Progressive advocates, and a wide swath of the Democratic party, oppose Obama’s call for a partial employee payroll tax holiday. Not because they don’t want workers to have extra cash in their pocket, but because they worry that a supposedly temporary payroll tax rate will become the new normal and jeopardize Social Security in the long run. Next year, they worry, Republicans will characterize allowing the holiday to lapse as a “tax hike” on workers, and Dems will be cowed into extending it.

Rep. Rush Holt (D-NJ) shares that fear. But even if things don’t shake out that way, he says, treating the funding mechanism for Social Security as a variable that can be tweaked to fund stimulus or reduce deficits will erode Social Security’s status as the third rail of American politics, and leave it vulnerable to future attacks from the right.

“What they’ve done is put social security in a package with the Bush tax rates and the [Alternative Minimum Tax] fix and the estate tax and business expensing,” Holt said in a phone interview yesterday. “And it’s [become] something you deal: you take a little bit here, you give a little bit there.”

Holt worries that if Congress and the White House unite to turn the payroll tax into a budget item, then it’s only a matter of time before it loses its uniqueness, and then it will be susceptible to attacks from its long-standing enemies.

“Social Security becomes something we use to stimulate the economy, next year we’ll use it to balance the budget — it becomes another government program like the Endowment for the Arts,” Holt said. “Ever since 1935 there have been dedicated enemies of Social Security and the reason it has been able to withstand the attacks is that it is special.

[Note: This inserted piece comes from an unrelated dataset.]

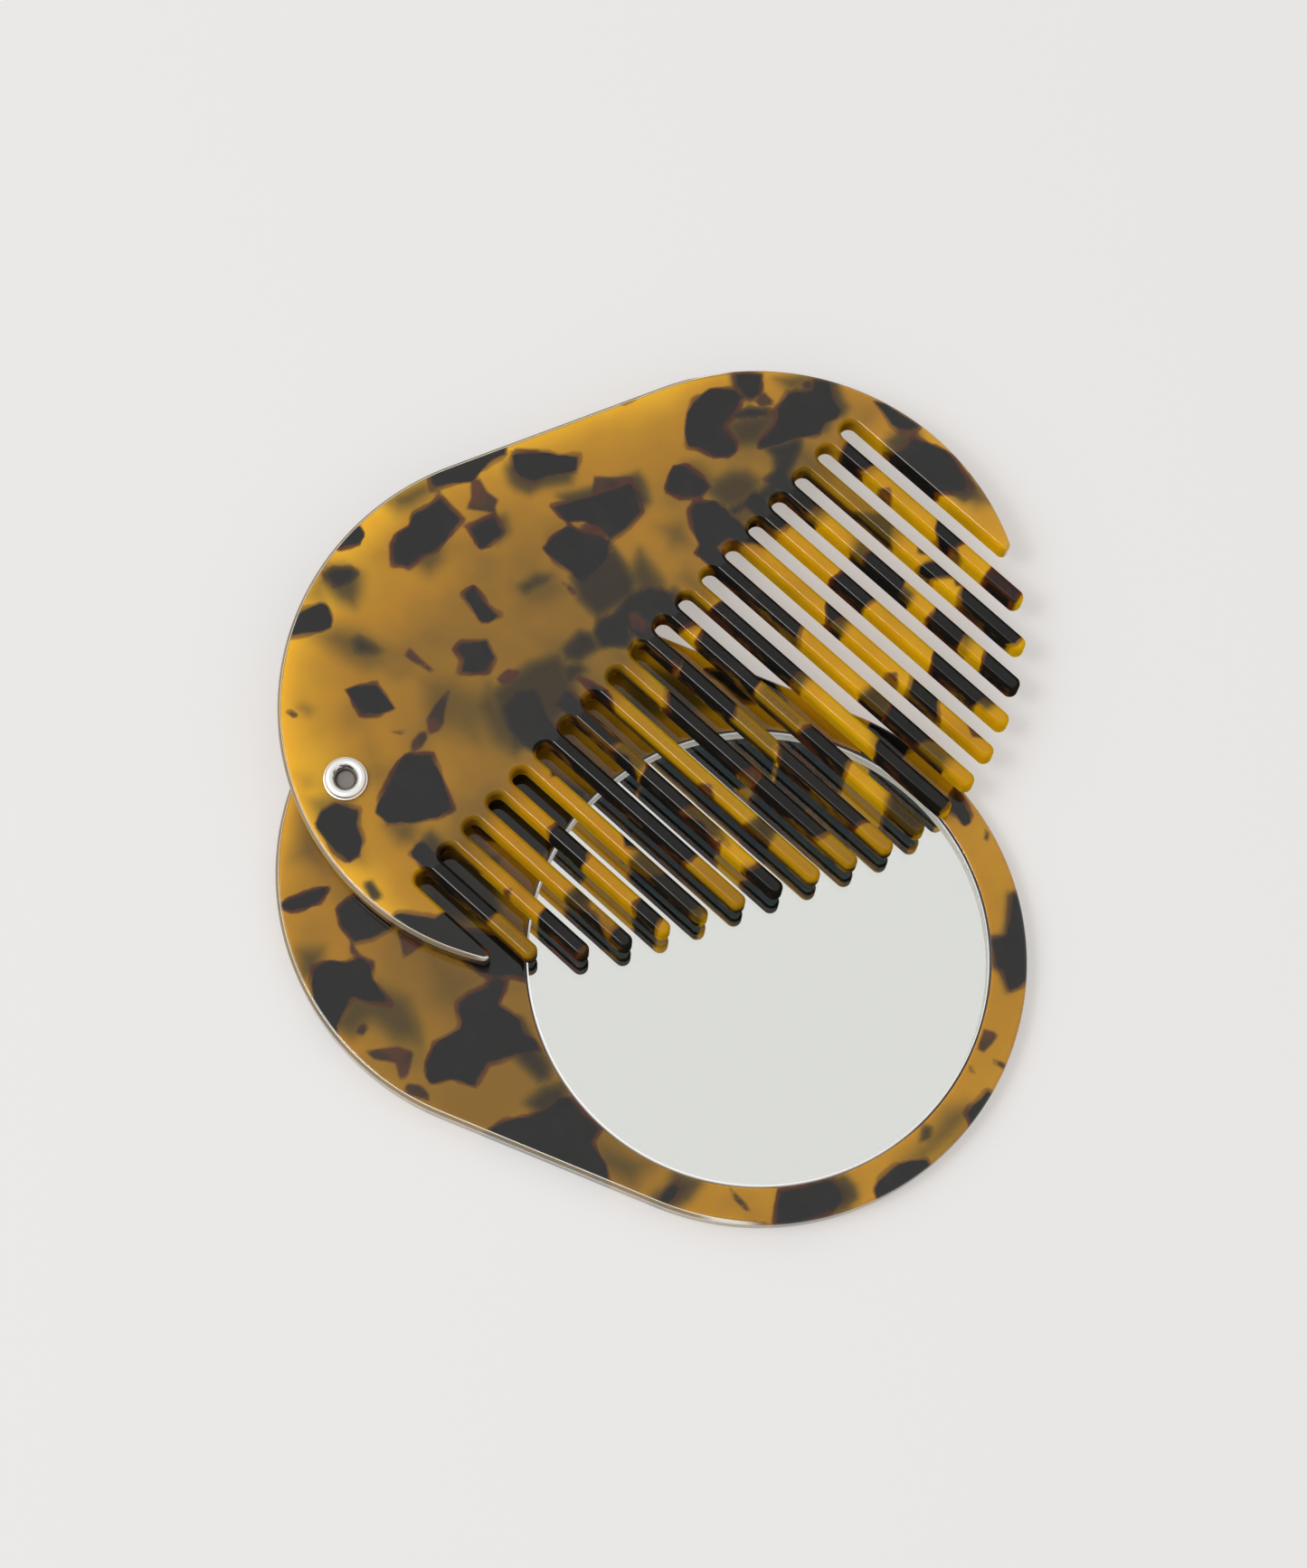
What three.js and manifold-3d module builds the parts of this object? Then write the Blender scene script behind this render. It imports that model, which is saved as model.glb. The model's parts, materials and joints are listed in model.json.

If that goes away, Social Security goes away in no time flat.”

Holt raised this objection to White House officials. Without naming them, he says they’ve basically blown him off.

“Of all the things the President seems to be willing to negotiate, I’m dismayed that the integrity of Social Security would appear to be one of them,” Holt criticized. “It must be because the advisers around him don’t have a s nse of history.”

His pleas, he said, “fell on deaf ears or was completely ignored.”

He raised these very concerns at a private Democratic caucus meeting last night. And he has an apparent ally in Rep. Brad Sherman (D-CA), who’s introduced a plan to his colleagues to eliminate the payroll tax holiday and replace it with a one-time check — to refund to workers an equivalent percentage of the Social Security tax they payed in 2010.

But Democrats will have a hard time making any changes to the tax plan — including simple ones like Sherman’s. And if his effort is unsuccessful, he and Holt will have to cross their fingers and hope for the best. Or, in a worst case scenario, say “I told you so” to Democratic leaders.